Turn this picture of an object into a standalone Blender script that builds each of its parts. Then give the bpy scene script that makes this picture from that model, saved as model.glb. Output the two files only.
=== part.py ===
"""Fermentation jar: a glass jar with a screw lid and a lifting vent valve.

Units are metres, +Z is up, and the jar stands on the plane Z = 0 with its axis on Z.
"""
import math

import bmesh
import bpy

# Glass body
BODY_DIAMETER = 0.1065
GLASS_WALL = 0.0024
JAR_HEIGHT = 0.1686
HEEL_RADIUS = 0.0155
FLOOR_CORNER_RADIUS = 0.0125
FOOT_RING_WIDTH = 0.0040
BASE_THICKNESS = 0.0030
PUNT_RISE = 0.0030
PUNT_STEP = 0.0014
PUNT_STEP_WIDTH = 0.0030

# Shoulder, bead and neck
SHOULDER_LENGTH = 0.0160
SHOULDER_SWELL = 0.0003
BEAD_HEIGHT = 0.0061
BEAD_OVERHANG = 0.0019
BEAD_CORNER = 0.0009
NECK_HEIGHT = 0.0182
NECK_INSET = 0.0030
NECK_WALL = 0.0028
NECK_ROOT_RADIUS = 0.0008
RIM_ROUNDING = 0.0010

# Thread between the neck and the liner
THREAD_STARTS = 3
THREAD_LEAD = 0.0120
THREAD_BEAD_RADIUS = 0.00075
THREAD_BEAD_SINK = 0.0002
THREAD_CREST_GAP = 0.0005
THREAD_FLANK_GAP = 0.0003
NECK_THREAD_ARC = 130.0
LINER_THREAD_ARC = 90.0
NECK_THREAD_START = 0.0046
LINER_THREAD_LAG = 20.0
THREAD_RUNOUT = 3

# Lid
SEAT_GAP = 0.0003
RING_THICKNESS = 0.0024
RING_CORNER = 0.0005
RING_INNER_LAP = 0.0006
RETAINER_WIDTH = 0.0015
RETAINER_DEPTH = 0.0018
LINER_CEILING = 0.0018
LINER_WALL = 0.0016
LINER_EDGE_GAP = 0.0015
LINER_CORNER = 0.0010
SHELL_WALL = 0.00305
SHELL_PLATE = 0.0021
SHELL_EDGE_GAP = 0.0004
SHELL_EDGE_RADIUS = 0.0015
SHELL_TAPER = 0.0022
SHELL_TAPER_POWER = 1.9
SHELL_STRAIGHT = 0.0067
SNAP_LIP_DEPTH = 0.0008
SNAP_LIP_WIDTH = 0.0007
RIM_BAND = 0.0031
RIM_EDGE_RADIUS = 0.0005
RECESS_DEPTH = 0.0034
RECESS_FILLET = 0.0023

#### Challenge
Write out the data again, exactly and in full.

#### The response
Turn this picture of an object into a standalone Blender script that builds each of its parts. Then give the bpy scene script that makes this picture from that model, saved as model.glb. Output the two files only.
=== part.py ===
"""Fermentation jar: a glass jar with a screw lid and a lifting vent valve.

Units are metres, +Z is up, and the jar stands on the plane Z = 0 with its axis on Z.
"""
import math

import bmesh
import bpy

# Glass body
BODY_DIAMETER = 0.1065
GLASS_WALL = 0.0024
JAR_HEIGHT = 0.1686
HEEL_RADIUS = 0.0155
FLOOR_CORNER_RADIUS = 0.0125
FOOT_RING_WIDTH = 0.0040
BASE_THICKNESS = 0.0030
PUNT_RISE = 0.0030
PUNT_STEP = 0.0014
PUNT_STEP_WIDTH = 0.0030

# Shoulder, bead and neck
SHOULDER_LENGTH = 0.0160
SHOULDER_SWELL = 0.0003
BEAD_HEIGHT = 0.0061
BEAD_OVERHANG = 0.0019
BEAD_CORNER = 0.0009
NECK_HEIGHT = 0.0182
NECK_INSET = 0.0030
NECK_WALL = 0.0028
NECK_ROOT_RADIUS = 0.0008
RIM_ROUNDING = 0.0010

# Thread between the neck and the liner
THREAD_STARTS = 3
THREAD_LEAD = 0.0120
THREAD_BEAD_RADIUS = 0.00075
THREAD_BEAD_SINK = 0.0002
THREAD_CREST_GAP = 0.0005
THREAD_FLANK_GAP = 0.0003
NECK_THREAD_ARC = 130.0
LINER_THREAD_ARC = 90.0
NECK_THREAD_START = 0.0046
LINER_THREAD_LAG = 20.0
THREAD_RUNOUT = 3

# Lid
SEAT_GAP = 0.0003
RING_THICKNESS = 0.0024
RING_CORNER = 0.0005
RING_INNER_LAP = 0.0006
RETAINER_WIDTH = 0.0015
RETAINER_DEPTH = 0.0018
LINER_CEILING = 0.0018
LINER_WALL = 0.0016
LINER_EDGE_GAP = 0.0015
LINER_CORNER = 0.0010
SHELL_WALL = 0.00305
SHELL_PLATE = 0.0021
SHELL_EDGE_GAP = 0.0004
SHELL_EDGE_RADIUS = 0.0015
SHELL_TAPER = 0.0022
SHELL_TAPER_POWER = 1.9
SHELL_STRAIGHT = 0.0067
SNAP_LIP_DEPTH = 0.0008
SNAP_LIP_WIDTH = 0.0007
RIM_BAND = 0.0031
RIM_EDGE_RADIUS = 0.0005
RECESS_DEPTH = 0.0034
RECESS_FILLET = 0.0023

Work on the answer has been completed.